Luc Aliadière (French FIF – Fédération des industries ferroviaires) highlighted that interoperability mostly depends on infrastructure and not on rolling stock. “The Interoperability Directive of the 4th Railway Package should address this issue” he declared. He added that the lack of capacity is a problem that should be reviewed by regulators in Member States.

Libor Lochman, Executive Director of CER, agreed that interoperable and high capacity infrastructure is the starting point for enhanced rail services and addressed the issue of intermodal competition. “Unfair intermodal competition caused by different rules for infrastructure user charging, internalisation of external costs and taxation are hugely detrimental to international rail services” he said.

Philippe Citroën, Director General of UNIFE, highlighted the urgency to adopt the Technical Pillar of the 4th Railway Package and start operations of the Shift2rail Joint Undertaking and called on the EU institutions to take into account the social and environmental importance of rail in the selection of projects that will be financed under the Juncker plan.

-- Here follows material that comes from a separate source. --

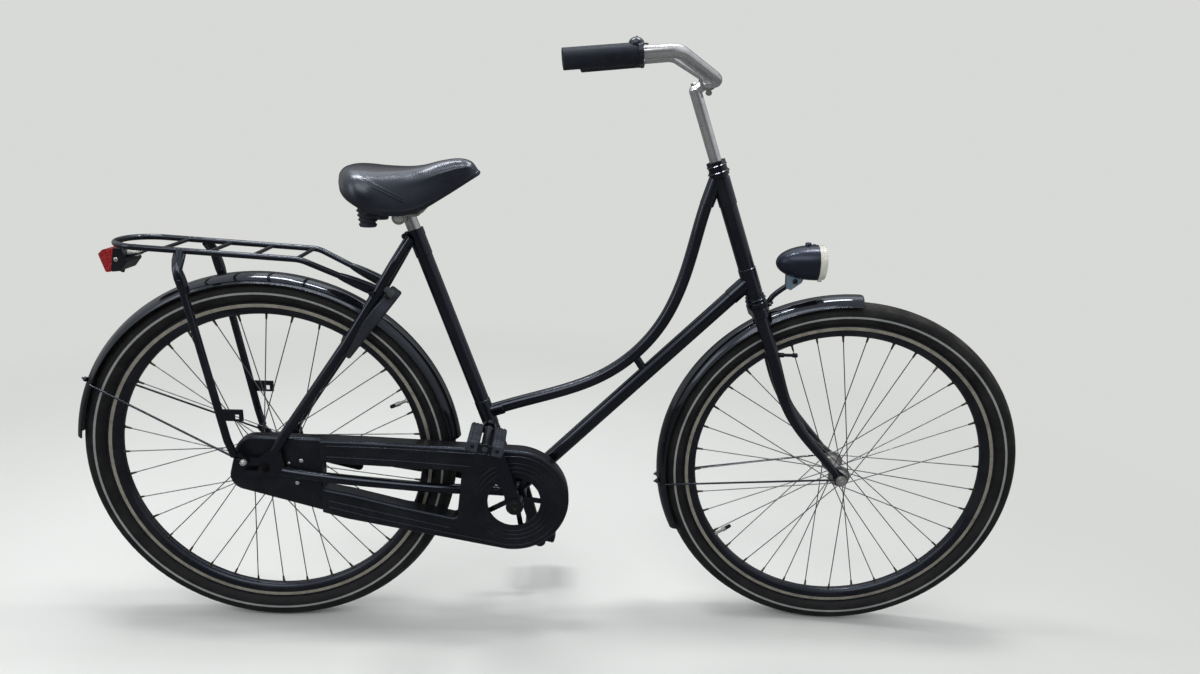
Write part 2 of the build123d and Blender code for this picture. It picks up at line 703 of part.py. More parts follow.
def headlight_lens():
    """Clear front: a deep hollow ring that stands on the shell's edge, closed by a shallow dome."""
    r, start = LAMP_RADIUS - 0.5, LAMP_LENGTH
    outer = ThreePointArc((start + 18, 0), (start + 16.6, r * 0.55), (start + 13, r - 1))
    inner = ThreePointArc((start + 16, 0), (start + 14.7, r * 0.52), (start + 11.4, r - 3))
    half = make_face([outer, Polyline(outer @ 1, (start, r), (start, r - 2), inner @ 1), inner,
                      Line(inner @ 0, outer @ 0)])
    tab = Pos(start + 7, 0, -r - 1) * Box(7, 8, 5)
    return lamp_place(largest(revolve(half, Axis.X) + (tab - revolve(lamp_cap(), Axis.X))))


def lamp_cap():
    """Half section of the lens filled solid, to trim the tab."""
    r, start = LAMP_RADIUS - 0.5, LAMP_LENGTH
    return make_face(Polyline((start, 0), (start, r - 1), (start + 13, r - 1.5), (start + 13, 0), close=True))


def headlight_bracket():
    """Flat foot under the lamp and the curved arm down to the fork crown."""
    foot = plate(make_face(Polyline((986, 762), (1020, 760), (1016, 749), (997, 733), (988, 736), close=True)), 8, 16)
    arm_path = Spline((992, 0, 741), (981.5, 0, 732), (973.5, 0, 725), (965.6, 0, 717), (960.4, 0, 708),
                      (955.5, 0, 697.5))
    arm = pipe(arm_path, 3.7)
    shell = lamp_place(revolve(lamp_outline(LAMP_RADIUS, LAMP_LENGTH), Axis.X))
    crown_zone = extrude(steer_plane(CROWN_LOW) * Circle(21), HEAD_TUBE_BOTTOM - CROWN_LOW)
    return largest(foot + arm - shell - crown_zone)


# ---- rack ---------------------------------------------------------------------------------------
RACK_FRONT = (212, 38, 708)
RACK_SLOPE = -0.038
RACK_BAR_XS = (-153, -74, 3, 79)


def rack_z(x):
    return 767 + RACK_SLOPE * x


def rack_path():
    w = RACK_HALF_WIDTH
    right = [(RACK_FRONT[0], -RACK_FRONT[1], RACK_FRONT[2]), (RACK_BEND_X, -w, rack_z(RACK_BEND_X)),
             (RACK_REAR_X, -w, rack_z(RACK_REAR_X))]
    left = [(x, -y, z) for x, y, z in reversed(right)]
    return bend(right + left, w - 4)


def rack_loop_blank():
    return pipe(rack_path(), RACK_TUBE_RADIUS)


def rack_deck():
    """The loop and its four crossbars, welded."""
    bars = [rod((x, -RACK_HALF_WIDTH, rack_z(x)), (x, RACK_HALF_WIDTH, rack_z(x)), 3.5) for x in RACK_BAR_XS]
    stays = [seat_stay_blank(side) for side in SIDES]
    return largest(rack_loop_blank() + bars - stays)


def rack_leg_blank(side):
    """Leg from the rail, bent outward, down to the dropout's ear, its foot flattened to a lug."""
    leg = pipe(bend([(-120, side * RACK_HALF_WIDTH, rack_z(-120)), (-118, side * RACK_LEG_Y, 742),
                     (-57, side * (RACK_LEG_Y - 2), 420), (-48, side * (RACK_LEG_Y - 6), 388)], 30), 7)
    lug_outline = make_hull((Pos(-48, 388) * Circle(8) + Pos(RACK_BOLT_X, RACK_BOLT_Z) * Circle(9)).edges())
    lug = on_side(plate(lug_outline, -65, 5), side)
    return largest(leg + lug)


def rack_legs():
    """Legs with the small drilled tabs that stop a bag swinging into the wheel."""
    solids = []
    for side in SIDES:
        tab_outline = Pos(-45, 472) * Rectangle(42, 22) - Pos(-35, 469) * Rectangle(8, 10)
        tab = on_side(plate(tab_outline, 2 - RACK_LEG_Y, 4), side)
        leg = rack_leg_blank(side) + tab
        leg -= rack_loop_blank()
        leg -= cross_rod(RACK_BOLT_X, RACK_BOLT_Z, -90, 90, 3)
        solids.append(largest(leg))
    return Compound(solids)


LAMP_BACK_HALF_WIDTH = 27


def tail_block(points, rounding):
    """A block across the bicycle with the given side view and rounded long edges."""
    y = LAMP_BACK_HALF_WIDTH
    block = plate(make_face(Polyline(*points, close=True)), y, 2 * y)
    return fillet(block.edges().filter_by(Axis.Y), rounding)


def tail_light():
    """Housing behind the rack, with the flat bracket that carries it under the loop."""
    body = tail_block(((-260, 722), (-252, 765), (-237, 765), (-230, 741), (-243, 724)), 2.5)
    bracket = plate(make_face(Polyline((-240, 752), (-212, 757), (-212, 754), (-240, 744), close=True)), 20, 40)
    screw = rod((-252, 0, 723), (-254, 0, 717.5), 3.5)
    return largest(body + bracket + screw - rack_loop_blank() - tail_light_lens())


def tail_light_lens():
    return tail_block(((-269, 721), (-279, 754), (-271, 762), (-252, 765), (-260, 722)), 2.5)


# ---- ring lock ----------------------------------------------------------------------------------
LOCK_ANGLE = 53
LOCK_BACK = 23              # how far its rear face is behind the axle's plane
LOCK_THICKNESS = 23


def ring_lock():
    """Horseshoe lock round the rear wheel and mudguard, straddling the seat stays."""
    ends = [Pos(side * 41, 282) * Circle(11) for side in SIDES]
    outer = make_hull((Pos(0, 370) * Circle(52) + ends[0] + ends[1]).edges())
    inner = make_hull((Pos(0, 345) * Circle(32.5) + Pos(0, 250) * Rectangle(65, 20)).edges())
    body = extrude(cross_plane(0) * (outer - inner), LOCK_THICKNESS)
    body = fillet(body.edges().filter_by(GeomType.CIRCLE).filter_by(lambda edge: edge.radius > 50), 4)
    body = Pos(*REAR_AXLE) * Rotation(0, 90 - LOCK_ANGLE, 0) * Pos(-LOCK_BACK, 0, 0) * body
    return largest(body - [seat_stay_blank(side) for side in SIDES])


# ---- chain case ---------------------------------------------------------------------------------
def case_outline():
    """Side view of the whole case: the hull of its round front end, two rear corners and two bows."""
    front = Pos(*CASE_CENTRE) * Circle(CASE_RADIUS)
    upper = Pos(-20, 380) * Circle(38)
    lower = Pos(-40, 335) * Circle(30)
    upper_bow = Pos(180, 395) * Circle(20.5)
    lower_bow = Pos(158, 269.5) * Circle(20.5)
    return make_hull((front + upper + lower + upper_bow + lower_bow).edges())


def case_gap():
    """Open space between the two arms, where the chain stay shows."""
    gap = make_face(Polyline((CASE_JOIN_X + 2, 370), (171, 366), (256, 362), (374, 357), (365, 257), (254, 281),
                             (159, 305), (CASE_JOIN_X + 2, 315), close=True))
    return fillet(gap.vertices(), 8)


def half_plane(x, ahead):
    """A big square that covers everything ahead of, or behind, x."""
    return Pos(x + (500 if ahead else -500), 300) * Rectangle(1000, 1000)


def case_block(region, outer_y, ahead, rounding):
    """Solid over one end of the case's side view, its outer edges rounded."""
    block = plate(region, CASE_INNER_Y, CASE_INNER_Y - outer_y)
    outer_face = block.faces().sort_by(Axis.Y)[0]
    block = fillet(outer_face.edges(), rounding)
    return block & plate(half_plane(CASE_JOIN_X, ahead), 0, 100)


def case_shell(region, outer_y, ahead):
    """Open-backed shell with an even wall over one end of the case."""
    block = case_block(region, outer_y, ahead, CASE_EDGE)
    cavity = case_block(offset(region, -CASE_WALL), outer_y + CASE_WALL, ahead, CASE_EDGE - CASE_WALL)
    return block - cavity


def raised_line(points):
    """A low bead along a polyline on the case's outer face."""
    bead = Part()
    for start, end in zip(points, points[1:]):
        outline = make_hull((Pos(*start) * Circle(1.5) + Pos(*end) * Circle(1.5)).edges())
        bead += plate(outline, CASE_OUTER_Y + 1, 1.8)
    return bead


def chain_case():
    """Front part: upper and lower arms and the round end with its window."""
    shell = case_shell(case_outline() - case_gap(), CASE_OUTER_Y, True)
    shell -= plate(Pos(*CASE_CENTRE) * Circle(CASE_WINDOW_RADIUS), CASE_INNER_Y, 60)
    shell += plate(Pos(*CASE_CENTRE) * ring(CASE_WINDOW_RADIUS + 4, CASE_WINDOW_RADIUS), CASE_OUTER_Y + 2, 2.9)
    shell += raised_line([(118, 398), (256, 394), (396, 389)])
    shell += raised_line([(118, 304), (158, 296), (254, 272), (351, 249)])
    return largest(shell - chain_stay_blank(-1))


def chain_case_rear():
    """Rear cap over the sprocket, inboard of the dropout."""
    shell = case_shell(case_outline(), CASE_REAR_OUTER_Y, False)
    shell -= cross_rod(0, AXLE_Z, -80, 0, 20)
    return largest(shell - chain_stay_blank(-1) - seat_stay_blank(-1))


# ---- crankset -----------------------------------------------------------------------------------
def crank_end(side):
    angle = CRANK_ANGLE if side < 0 else CRANK_ANGLE + 180
    x, _, z = BOTTOM_BRACKET
    return x + CRANK_LENGTH * cos(radians(angle)), z + CRANK_LENGTH * sin(radians(angle))


def crank_spindle():
    x, _, z = BOTTOM_BRACKET
    return cross_rod(x, z, -78, 78, SPINDLE_RADIUS)


def crank_arm(side):
    """Flat tapered arm with round bosses, and the pedal's spindle screwed into its end."""
    x, _, z = BOTTOM_BRACKET
    end_x, end_z = crank_end(side)
    arm_outline = make_hull((Pos(x, z) * Circle(14) + Pos(end_x, end_z) * Circle(10)).edges())
    arm = plate(arm_outline, -CRANK_INNER_Y, 13)
    boss = cross_rod(x, z, -57, -84, 17)
    pedal_boss = cross_rod(end_x, end_z, -CRANK_INNER_Y, -CRANK_INNER_Y - 15, 12.5)
    arm = on_side(Part() + [arm, boss, pedal_boss], side)
    return largest(arm + pedal_spindle(side) - crank_spindle())


def chainwheel():
    """Toothed wheel on a five-armed spider."""
    x, _, z = BOTTOM_BRACKET
    outline = toothed(CHAINWHEEL_TEETH, 70)
    arms = [Rot(0, 0, 72 * i - 7) * Pos(45, 0) * Rectangle(60, 10) for i in range(5)]
    outline += Circle(22)
    outline += arms
    outline -= Circle(SPINDLE_RADIUS)
    wheel = plate(Pos(x, z) * outline, -CHAIN_LINE + 1.5, 3)
    hub_ring = cross_rod(x, z, -47, -57, 18, SPINDLE_RADIUS)
    return largest(wheel + hub_ring)


PEDAL_INNER_Y = 90
PEDAL_OUTER_Y = 178


def pedal_spindle(side):
    end_x, end_z = crank_end(side)
    return on_side(cross_rod(end_x, end_z, -CRANK_INNER_Y, -(PEDAL_OUTER_Y - 4), 5), side)


def pedal(side):
    """Block pedal: centre tube, two end plates and two ribbed rubber blocks."""
    end_x, end_z = crank_end(side)
    bore = 5 + RUNNING_FIT
    tube = cross_rod(0, 0, -PEDAL_INNER_Y, -PEDAL_OUTER_Y, 8.5)
    plates = [plate(Rectangle(64, 19), -PEDAL_INNER_Y, 3), plate(Rectangle(64, 19), -PEDAL_OUTER_Y + 3, 3)]
    blocks = []
    for sign in SIDES:
        block = plate(Pos(sign * 24, 0) * Rectangle(20, 23), -PEDAL_INNER_Y - 3, PEDAL_OUTER_Y - PEDAL_INNER_Y - 6)
        for i in range(7):
            groove = Pos(sign * 24, -PEDAL_INNER_Y - 12 - 10.5 * i, 0) * (Pos(0, 0, 12) * Box(22, 3, 4)
                                                                       + Pos(0, 0, -12) * Box(22, 3, 4))
            block -= groove
        blocks.append(block)
    body = Part() + [tube, *plates, *blocks]
    body -= cross_rod(0, 0, -PEDAL_INNER_Y + 1, -PEDAL_OUTER_Y + 3, bore)
    body = Pos(end_x, 0, end_z) * Rotation(0, -PEDAL_TILT, 0) * body
    return on_side(body, side)


# ---- assembly -----------------------------------------------------------------------------------
FRAME_AND_CRANK_PIECES = (
    head_tube, down_tube, curved_tube, seat_tube, bottom_bracket_shell, chain_stays, seat_stays,
    seat_post, saddle_clamp, saddle_base, saddle_bumpers, saddle_cover, rear_axle, brake_arm,
    rear_mudguard, rear_mudguard_stays, rack_deck, rack_legs, tail_light, tail_light_lens, ring_lock,
    chain_case, chain_case_rear, crank_spindle, chainwheel,
)

STEERING_PIECES = (
    headset_nuts, fork_crown, fork_blades, front_axle, front_mudguard, front_mudguard_stays, stem,
    handlebar, grips, bell, headlight_shell, headlight_lens, headlight_bracket,
)


def export(name, shape):
    export_step(Pos(-SEAT_POINT[0], -SEAT_POINT[1], -SEAT_POINT[2]) * shape, f"parts/{name}.step")


def build():
    os.makedirs("parts", exist_ok=True)
    for make in FRAME_AND_CRANK_PIECES:
        export(make.__name__, make())
    for make in STEERING_PIECES:
        export(make.__name__, steered(make()))
    for end, place, flange_radius, flanges, make_hub in (
            ("front", place_front, FRONT_FLANGE_RADIUS, FRONT_FLANGES, front_hub),
            ("rear", place_rear, REAR_FLANGE_RADIUS, REAR_FLANGES, rear_hub)):
        export(f"{end}_tyre", place(tyre()))
        export(f"{end}_rim", place(rim()))
        export(f"{end}_hub", place(make_hub()))
        export(f"{end}_spokes", place(spokes(flange_radius, flanges)))
    export("rear_sprocket", place_rear(sprocket()))
    for side, label in zip(SIDES, ("right", "left")):
        export(f"crank_{label}", crank_arm(side))
        export(f"pedal_{label}", pedal(side))


build()
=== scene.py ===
"""Looks of the city bicycle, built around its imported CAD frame.

Metres, in the frame's own axes: +X forward, +Y to the rider's left, +Z up, origin at the rider's seat
point. Places are given in the modelling frame of the CAD source, in millimetres, and at() turns them
into the row frame.
"""

from math import atan2, cos, exp, pi, radians, sin, sqrt

import bmesh
import bpy
from mathutils import Matrix, Vector, noise


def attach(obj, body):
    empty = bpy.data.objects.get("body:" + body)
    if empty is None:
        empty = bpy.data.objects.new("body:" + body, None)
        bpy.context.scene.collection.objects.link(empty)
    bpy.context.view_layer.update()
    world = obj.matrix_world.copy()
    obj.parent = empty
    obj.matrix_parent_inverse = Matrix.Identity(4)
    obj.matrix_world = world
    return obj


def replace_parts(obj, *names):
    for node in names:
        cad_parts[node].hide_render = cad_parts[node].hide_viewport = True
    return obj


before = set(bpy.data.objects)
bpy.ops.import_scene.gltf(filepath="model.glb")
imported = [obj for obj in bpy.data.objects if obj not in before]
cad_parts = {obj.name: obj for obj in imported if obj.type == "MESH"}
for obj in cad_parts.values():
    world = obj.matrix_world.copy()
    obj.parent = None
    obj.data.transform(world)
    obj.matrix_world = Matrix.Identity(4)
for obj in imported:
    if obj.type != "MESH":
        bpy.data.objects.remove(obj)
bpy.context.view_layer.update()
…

RFE President Michael Cramer thanked the participants and closed the breakfast by highlighting some good examples of issues that have been solved with little money on the German-Polish border. “There is no real lack of money, but just lack of political will. I fear that the money allocated to the Juncker plan will be only used to finance big projects” he concluded.

Rail Forum Europe will hold its next dinner event on 11 March 2015 in Strasbourg. On this occasion, the MEPs will address the upcoming review of the European Commission’s Transport White Paper.